EDITORIAL: Ethnic studies benefits all students

The Free Press, Mankato, Minn.
·3 min read

Mar. 29—Mankato's East and West high schools are moving in the right direction as teachers work ethnic studies classes into their future social studies curriculum.

The rest of Minnesota's public schools should be taking the same steps if they haven't already, and the state's academic standards revisions being undertaken now should include ethnic studies as required material.

Ethnic studies is the interdisciplinary study of the perspectives of historically underrepresented and disenfranchised groups. Course material typically spans from past to present, from politics to social reform.

Learning to understand people in context is key to acceptance and cooperation — important skills we all need in today's interconnected world. A global pandemic blasted our eyes wide open to the realization that we don't operate in isolation from other communities, countries, economies or each other.

A piecemeal approach to educating young people about ethnic studies isn't an evenhanded method of making sure all Minnesota public school students graduate with a good handle on the world around them. Students at an all-white school in a tiny southern Minnesota town as well as students at a large inner-city district should all be taught the material.

Revision of the social studies standards is a regularly scheduled process, but the current outcry to recognize injustices among the minority populations reminds us that education is not static. Old history books and outdated curriculum leave out a lot of voices. Revising the standards doesn't mean ignoring other important parts of history; it means adding to the depth of knowledge and presenting a more comprehensive view of history and culture.

Well-rounded lessons in Minnesota schools, of course, have to include the history and lives of Indigenous people. You shouldn't have to move to the Mankato area to learn about the history of the Dakota people and find out this city is the site of the largest mass execution in U.S. history where 38 Dakota were hanged in 1862.

Even the name of our state comes from the Minnesota River. Minnesota State University professor Gwen Westerman, author of "Mni Sota Makoce: The Land of the Dakota," said the direct translation is: "Land where the water is so clear it reflects the sky." It is the version of the Dakota name used in the Treaty of 1851.

To omit or downplay that part of history in a state richly tied to tribes who lived here before white people would be an inexcusable omission. Gov. Tim Walz's administration is right to push the state to spend more on changing how public schools teach Indigenous history and to improve the school experience for students from tribal backgrounds.

Dean Urdahl, a Republican lawmaker from central Minnesota, is a retired social studies teacher who has published historical novels about the U.S.-Dakota War of 1862. He sees room for improvement in how Minnesota schools teach Indigenous history.

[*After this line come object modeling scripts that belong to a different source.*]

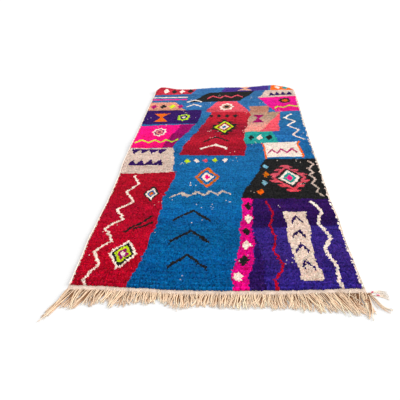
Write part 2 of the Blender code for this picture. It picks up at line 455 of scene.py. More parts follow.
@dataclass(frozen=True)
class Peaks:
    """A row of triangles on a thin bar, pointing down where their height is negative."""

    yarn: Yarn
    at: Pair
    length: float
    height: float
    count: int
    bar: float = 0.016

    def knot(self, chart: KnotChart) -> None:
        """Knot the triangles and their bar.

        Args:
            chart: The chart of the pile.
        """
        dx, dy = chart.x - self.at[0], (chart.y - self.at[1]) * np.sign(self.height)
        share = (dx / self.length + 0.5) * self.count
        top = abs(self.height) * (1.0 - np.abs(2.0 * (share - np.floor(share)) - 1.0))
        chart.lay((np.abs(dx) < self.length / 2) & (dy > -self.bar) & (dy < top), self.yarn)


@dataclass(frozen=True)
class Arrows:
    """A column of chevrons that take their yarns in turn."""

    yarns: tuple[Yarn, ...]
    at: Pair
    half_width: float
    rise: float
    pitch: float
    count: int
    width: float = 0.019

    def knot(self, chart: KnotChart) -> None:
        """Knot the chevrons.

        Args:
            chart: The chart of the pile.
        """
        dx = np.abs(chart.x - self.at[0])
        steep = math.hypot(1.0, self.rise / self.half_width)
        for index in range(self.count):
            middle = self.at[1] + index * self.pitch + self.rise * (1.0 - dx / self.half_width)
            near = np.abs(chart.y - middle) < self.width / 2 * steep
            chart.lay((dx < self.half_width) & near, self.yarns[index % len(self.yarns)])


@dataclass(frozen=True)
class Beads:
    """A row of small diamonds that take their yarns in turn."""

    yarns: tuple[Yarn, ...]
    at: Pair
    half: Pair
    step: Pair
    count: int

    def knot(self, chart: KnotChart) -> None:
        """Knot the diamonds.

        Args:
            chart: The chart of the pile.
        """
        for index in range(self.count):
            at = (self.at[0] + index * self.step[0], self.at[1] + index * self.step[1])
            dx, dy = chart.away(at, self.half)
            chart.lay(dx + dy < 1.0, self.yarns[index % len(self.yarns)])


Figure = Line | Lozenge | Hourglass | Star | Peaks | Arrows | Beads

# Places beyond the pile's edges, where a block runs off it
OFF_NEAR, OFF_FAR = -1.60, 1.70
OFF_LEFT, OFF_RIGHT = (-0.90, -0.90), (0.90, 0.90)


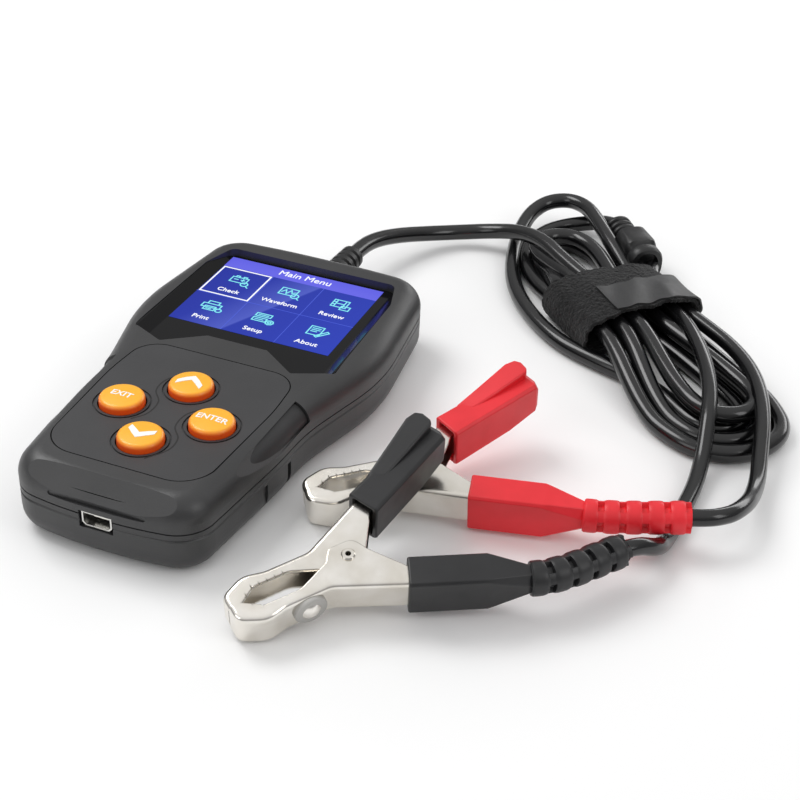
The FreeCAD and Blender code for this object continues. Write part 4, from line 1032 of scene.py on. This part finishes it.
def ring_line(x, y, radius, steps=16):
    return [(x + radius * math.cos(math.radians(360 * k / steps)),
             y + radius * math.sin(math.radians(360 * k / steps))) for k in range(steps + 1)]


def box_line(x0, y0, x1, y1):
    return box_outline(x0, y0, x1, y1) + [(x0, y0)]


def menu_icons():
    """Line icons about their own centres, each as a list of lines."""
    battery = [box_line(-2.6, -1.5, 2.6, 1.5),
               [(-1.7, 1.5), (-1.7, 2.3), (-0.7, 2.3), (-0.7, 1.5)],
               [(0.7, 1.5), (0.7, 2.3), (1.7, 2.3), (1.7, 1.5)], [(-1.6, 0.2), (-0.5, 0.2)],
               [(0.6, 0.2), (1.7, 0.2)], [(1.15, -0.35), (1.15, 0.75)],
               ring_line(2.6, -1.9, 1.1), [(3.4, -2.7), (4.3, -3.5)]]
    wave = [box_line(-2.9, -1.9, 2.4, 2.0),
            [(-2.3, -0.6), (-1.4, 1.0), (-0.6, -1.2), (0.3, 1.2), (1.0, -0.4), (1.9, 0.3)],
            ring_line(2.5, -1.8, 1.2), [(3.4, -2.7), (4.2, -3.4)]]
    review = [box_line(-2.7, -1.8, 2.0, 2.2), [(-1.7, -1.8), (-1.7, 2.2)],
              [(1.0, -1.8), (1.0, 2.2)], [(-1.7, 0.2), (1.0, 0.2)], [(-2.7, 0.9), (-1.7, 0.9)],
              [(-2.7, -0.5), (-1.7, -0.5)], box_line(0.6, -3.0, 3.4, -0.9)]
    printer = [box_line(-3.0, -1.2, 2.8, 0.9),
               [(-1.8, 0.9), (-1.8, 2.4), (1.6, 2.4), (1.6, 0.9)],
               box_line(-1.8, -2.6, 1.6, -0.5), [(-1.0, -1.2), (0.9, -1.2)],
               [(-1.0, -1.9), (0.4, -1.9)], ring_line(3.0, -2.0, 0.9)]
    setup = [box_line(-3.0, 0.7, 1.8, 2.3), [(-2.2, 1.5), (0.8, 1.5)],
             box_line(-3.0, -2.0, 1.2, -0.2), [(-2.2, -1.1), (0.2, -1.1)],
             ring_line(2.6, -1.7, 1.2, 8), ring_line(2.6, -1.7, 0.5, 8)]
    about = [box_line(-2.4, -2.2, 1.6, 2.4), [(-1.6, 1.4), (0.8, 1.4)],
             [(-1.6, 0.5), (0.8, 0.5)], [(-1.6, -0.4), (0.1, -0.4)],
             [(0.4, -2.6), (3.2, 0.8), (3.9, 0.2), (1.1, -3.1), (0.4, -2.6)]]
    return {"Check": battery, "Waveform": wave, "Review": review,
            "Print": printer, "Setup": setup, "About": about}


def add_screen():
    """Backlit menu: a title band, six tiles of line icons and the chosen tile's frame."""
    level = screen_level()
    white = glowing("screen_white", (0.95, 0.97, 1.0))
    icon = glowing("screen_icon", (0.24, 0.80, 0.85))

    def word(name, text, x, y, size):
        spot = Vector((SCREEN_CENTRE.x + x, SCREEN_CENTRE.y + y, 0))
        add_word(name, text, spot, level + WORD_LIFT, size, "handset", white)

    half_w, half_h = SCREEN_WIDTH / 2, SCREEN_HEIGHT / 2
    title_foot = half_h - TITLE_HEIGHT
    flat_piece("screen_ground", box_outline(-half_w, -half_h, half_w, half_h), level,
               backlit_blue())
    flat_piece("screen_title_band", box_outline(-half_w, title_foot, half_w, half_h),
               level + BAND_LIFT, glowing("screen_band", (0.12, 0.12, 0.72)), 0.02)
    tile_w, tile_h = SCREEN_WIDTH / 3, (SCREEN_HEIGHT - TITLE_HEIGHT) / 2
    rules = [[(-half_w + tile_w * k, -half_h), (-half_w + tile_w * k, title_foot)] for k in (1, 2)]
    rules.append([(-half_w, title_foot - tile_h), (half_w, title_foot - tile_h)])
    strokes("screen_rules", rules, 0.16, level + RULE_LIFT,
            glowing("screen_line", (0.07, 0.11, 0.62)))
    word("screen_title", "Main Menu", 0.6, half_h - 2.6, 3.6)
    for k, (label, lines) in enumerate(menu_icons().items()):
        x = -half_w + tile_w * (k % 3 + 0.5)
        y = title_foot - tile_h * (k // 3 + 0.5)
        placed = [[(x + px * ICON_SCALE, y + ICON_RISE + py * ICON_SCALE) for px, py in line]
                  for line in lines]
        strokes("icon_" + label.lower(), placed, 0.34, level + ICON_LIFT, icon)
        word("label_" + label.lower(), label, x, y - LABEL_DROP, 2.5)
    left, top = -half_w + TILE_EDGE, title_foot - TILE_EDGE
    choice = box_line(left, top - tile_h + 2 * TILE_EDGE, left + tile_w - 2 * TILE_EDGE, top)
    strokes("screen_choice", [choice], 0.42, level + CHOICE_LIFT, white)


# ------------ CAD parts' finishes

def finish_cad_parts():
    """Give every CAD node that no piece replaces its own procedural finish."""
    case, rubber, metal_plate = case_plastic(), moulded_rubber(), nickel()
    looks = {
        "front_shell": case, "rear_shell": case, "keypad_plate": keypad_plastic(),
        "display_lens": glossy_lens(), "cable_gland": rubber,
        "grip_inlay_left": moulded("grip_rubber", (0.012, 0.012, 0.013), 0.5, 0.6, 0.05),
        "rear_label": moulded("label_film", (0.42, 0.43, 0.45), 0.45, 0.8, 0.01),
        "lcd_module": moulded("lcd_frame", (0.03, 0.03, 0.035), 0.4),
        "display_gasket": moulded("foam", (0.02, 0.02, 0.02), 0.8, 0.4, 0.1),
        "keypad_mat": moulded("silicone", (0.30, 0.30, 0.31), 0.55),
        "key_switches": moulded("switch_plastic", (0.02, 0.02, 0.02), 0.5),
        "main_board": moulded("solder_mask", (0.01, 0.14, 0.05), 0.35, 0.6, 0.02),
        "usb_socket": metal("tinned_steel", (0.72, 0.71, 0.68), 0.28),
        "board_parts": moulded("chip_epoxy", (0.03, 0.03, 0.032), 0.5),
        "wire_header": moulded("header_nylon", (0.8, 0.79, 0.74), 0.5),
        "cable_cores": moulded("core_insulation", (0.5, 0.03, 0.02), 0.4),
        "case_screws": metal("zinc_plate", (0.45, 0.45, 0.46), 0.35),
        "black_sense_washer": moulded("washer_nylon", (0.42, 0.41, 0.39), 0.5, 0.5, 0.02),
        "black_spring": metal("spring_wire", (0.5, 0.49, 0.47), 0.3),
    }
    looks["grip_inlay_right"] = looks["grip_inlay_left"]
    looks["buzzer"] = looks["key_switches"]
    for colour in CLIPS:
        for part in ("fixed_jaw", "moving_jaw", "pivot", "sense_rivet"):
            looks[colour + "_" + part] = metal_plate
        looks[colour + "_sense_washer"] = looks["black_sense_washer"]
        looks[colour + "_spring"] = looks["black_spring"]
        looks[colour + "_crimp"] = looks["usb_socket"]
    for node, material in looks.items():
        mesh = NODES[node].data
        mesh.materials.clear()
        mesh.materials.append(material)


# ------------ putting it together

def add_cords():
    jacket = cable_jacket()
    route = cable_route()
    main = add_cord("tester_cable", route, MAIN_RADIUS, jacket)
    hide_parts("main_cable", "cable_hank")
    for colour, line, length in zip(("black", "red"), lead_routes(), LEAD_LENGTHS):
        lead = add_cord(colour + "_clip_lead", line, LEAD_RADIUS, jacket)
        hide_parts(colour + "_lead")


def main():
    bpy.context.scene.view_settings.view_transform = "Standard"
    add_camera()
    splitter = add_splitter(moulded_rubber())
    strap = add_strap()
    pvc = {"red": soft_pvc("red_pvc", (0.72, 0.012, 0.020), (0.85, 0.020, 0.032)),
           "black": soft_pvc("black_pvc", (0.009, 0.009, 0.010), (0.015, 0.015, 0.016))}
    for colour in CLIPS:
        cable_boot = add_cable_boot(colour, pvc[colour])
        relief = add_relief(colour, pvc[colour])
        lever, wedge = add_lever_boot(colour, pvc[colour])
        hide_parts(colour + "_cable_boot")
        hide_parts(colour + "_lever_boot")
    add_cords()
    caps, ink = key_plastic(), print_ink()
    for node in KEY_LEGENDS:
        add_key(node, caps, ink)
    add_keypad_curves()
    add_screen()
    finish_cad_parts()
    add_lights()
    add_floor()


main()
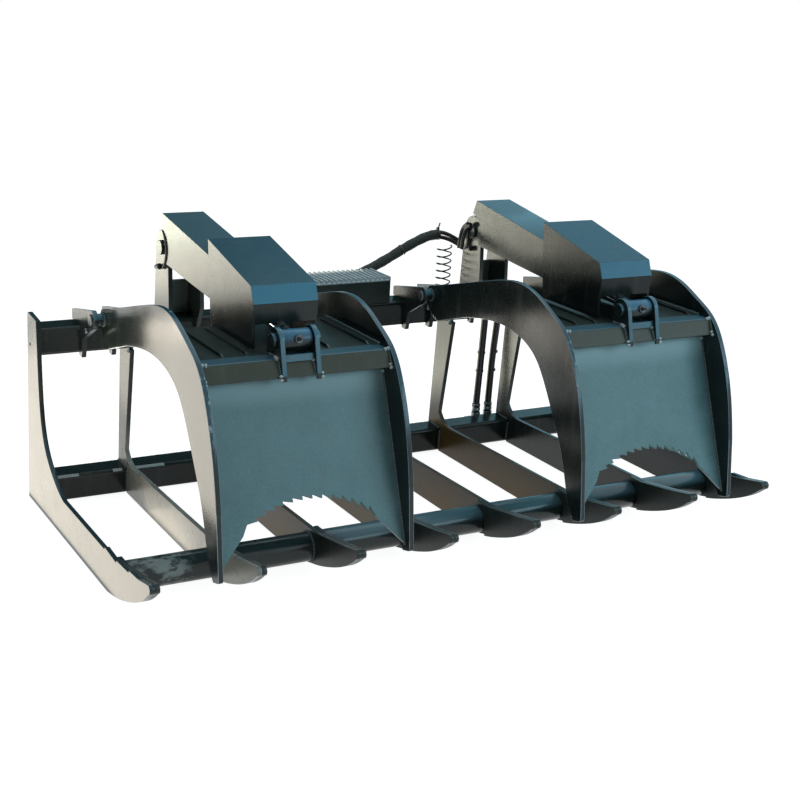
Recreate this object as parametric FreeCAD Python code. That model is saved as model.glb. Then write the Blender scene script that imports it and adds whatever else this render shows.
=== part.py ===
"""Root grapple bucket: eight skeleton tines on two square tubes and a front pipe,
with two hydraulic clamps hinged on the top tube.

Frame: X across the width, forward is -Y, Z up.  The origin is on the ground under the
middle of the bucket.  Sizes are millimetres.  A side profile is given as (reach, height):
reach is the distance forward of the rear bottom corner of the tines, height is above ground.
"""

import FreeCAD, Part
import math
import os
from FreeCAD import Vector

# ---------------------------------------------------------------- frame of the bucket
WIDTH = 1829.0              # over the two end plates
PLATE = 12.7                # tines, arches, ears
TINE_COUNT = 8              # end plates included
LEAN = 3.4657               # the back leans forward at the top, degrees
TOUCH_GAP = 0.3             # between curved faces that only touch

TUBE = 76.2                 # square tubes, outside
TUBE_WALL = 6.35
TUBE_CORNER = 10.0
LOWER_TUBE_HEIGHT = 5.0     # underside, measured up the leaning back
TOP_TUBE_HEIGHT = 439.0

PIPE_RADIUS = 38.1          # front pipe
PIPE_WALL = 7.1
PIPE_REACH = 738.0
PIPE_HEIGHT = 50.0
PIPE_FIT = 0.4              # pipe to the holes in the tines

# ---------------------------------------------------------------- tines
BAND_TOP_DEPTH = 90.0       # upright band of a tine at the top tube
BAND_FOOT = (66.0, 128.0)   # front edge of the upright, over the lower tube
CORNER_MID = (92.0, 103.0)  # rounded inner corner between upright and floor
CORNER_END = (136.0, 92.0)
FLOOR_REACH = 790.0         # end of the level floor edge
FLOOR_HEIGHT = 104.0
NOSE_RISE_REACH = 925.0
NOSE_RISE_HEIGHT = 125.0
TIP_REACH = 1006.0
TIP_HEIGHT = 139.0
TIP_DEPTH = 24.0
KEEL_REACH = 697.0          # where the flat underside ends
KEEL = ((750.0, 9.0), (805.0, 22.0), (865.0, 42.0), (940.0, 75.0))
CHEEK = 12.7                # doubler on the nose, beside the tine
CHEEK_GAP = 2.5             # from the pipe to the doubler
CHEEK_FOOT_HEIGHT = 30.0    # the doubler's rear corner, above the ground
CHEEK_FOOT_BACK = 4.0

END_TOP_HEIGHT = 545.0      # end plate, up the leaning back
END_TOP_DEPTH = 84.7
END_TOP_DROP = 3.0          # its upper edge falls this much to the front
END_THROAT_TOP = (125.0, 395.0)
END_THROAT = ((132.0, 320.0), (148.0, 250.0), (180.0, 193.0), (222.0, 156.0), (272.0, 127.0))
END_THROAT_FOOT = (340.0, 104.0)
END_CORNER_RADIUS = 9.0
END_HOLE = (54.0, 457.0)
END_HOLE_RADIUS = 5.0
END_TOOTH_REACHES = (682.0, 770.0, 860.0)
END_TOOTH_RISE = 6.0
END_TOOTH_SLOPE = 3.0

# ---------------------------------------------------------------- clamp hinge
CLAMP_X = 503.25            # centre of a clamp, each side of the middle
HINGE = (203.0, 549.0)
HINGE_PIN_RADIUS = 11.1
PIN_FIT = 0.05              # radial running clearance
BOSS_RADIUS = 16.0
BOSS_GAP = 0.5              # boss face to ear face
ARCH_INSIDE = 241.75        # clamp centre to an arch's inner face
OUTER_BOSS = 20.6           # arch to the outer ear
INNER_BOSS = 37.8           # arch to the inner ear
EAR_TOP_REAR = (30.0, 542.0)
EAR_TOP_FRONT = (207.0, 575.5)
EAR_NOSE_RADIUS = 27.0
EAR_FACE_DEPTH = 22.0       # the ear's strip down the tube's front face
EAR_FACE_TOP = 0.62         # share of the tube's face under the ear's full depth
EAR_FOOT_DEPTH = 13.0       # the strip's depth at its lower end
EAR_NUB = 9.0               # how far the ear wraps under the tube
PIN_HEAD_RADIUS = 15.0
PIN_HEAD = 5.0
KEEPER_RADIUS = 7.5
KEEPER_HEIGHT = 8.0
KEEPER = (-32.0, -36.0)     # keeper bolt from the pin, forward and up

# ---------------------------------------------------------------- clamp arches
ARCH_BACK = ((244.0, 588.0), (366.0, 619.0), (518.0, 659.0))
ARCH_CROWN = ((612.0, 679.0), (682.0, 681.0), (745.0, 666.0), (808.0, 638.0))
ARCH_BROW = ((872.0, 603.0), (938.0, 512.0), (984.0, 384.0), (1004.0, 284.0))
ARCH_TIP_FRONT = (1022.0, 124.0)
ARCH_TIP_REAR = (988.0, 115.0)
ARCH_TIP_RADIUS = 9.0
ARCH_SHIN = ((960.0, 154.0), (936.0, 216.0), (902.0, 298.0))
ARCH_KNEE = ((866.0, 357.0), (808.0, 446.0), (760.0, 500.0), (690.0, 535.0))
ARCH_BELLY = ((606.0, 549.0), (505.0, 544.0), (392.0, 523.0), (245.0, 478.0))
ARCH_HEEL_RADIUS = 28.0     # round the hinge pin
ARCH_HEEL_ANGLES = (200.0, 150.0, 107.0)
ARCH_HEEL_FOOT = (212.0, 492.0)
ARCH_HEEL_MID = (186.0, 515.0)

# ---------------------------------------------------------------- clamp face
PANEL = 9.5
PANEL_TOP = (842.0, 552.0)  # front face of the panel at its upper edge
PANEL_FOOT = (1000.0, 130.0)
PANEL_LENGTH = 443.0
CUTOUT_RADIUS = 285.0       # arc through the roots of the teeth
CUTOUT_CROWN = 292.0        # crown of that arc below the panel's upper edge
CUTOUT_HALF = 160.0         # the outermost roots from the panel's middle
CUTOUT_SHOULDER = (173.0, 367.0)    # where the slanted edge of a leg meets the teeth
TOOTH_COUNT = 13
TOOTH_DEPTH = 11.0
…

"A lot of what you see doesn't get past the cowboys and Indians stage. When I taught, I tried to give, I think, a fuller picture of the culture," Urdahl said in a Star Tribune story. But students, parents, teachers and school leaders would have to be prepared to grapple with a history "that's not all roses for everybody," he said.

We don't need to paint rosy pictures for our students. We need to teach them a more complete view of where we've been, where we need to go so society functions better for more people, and give them the tools to help make that happen.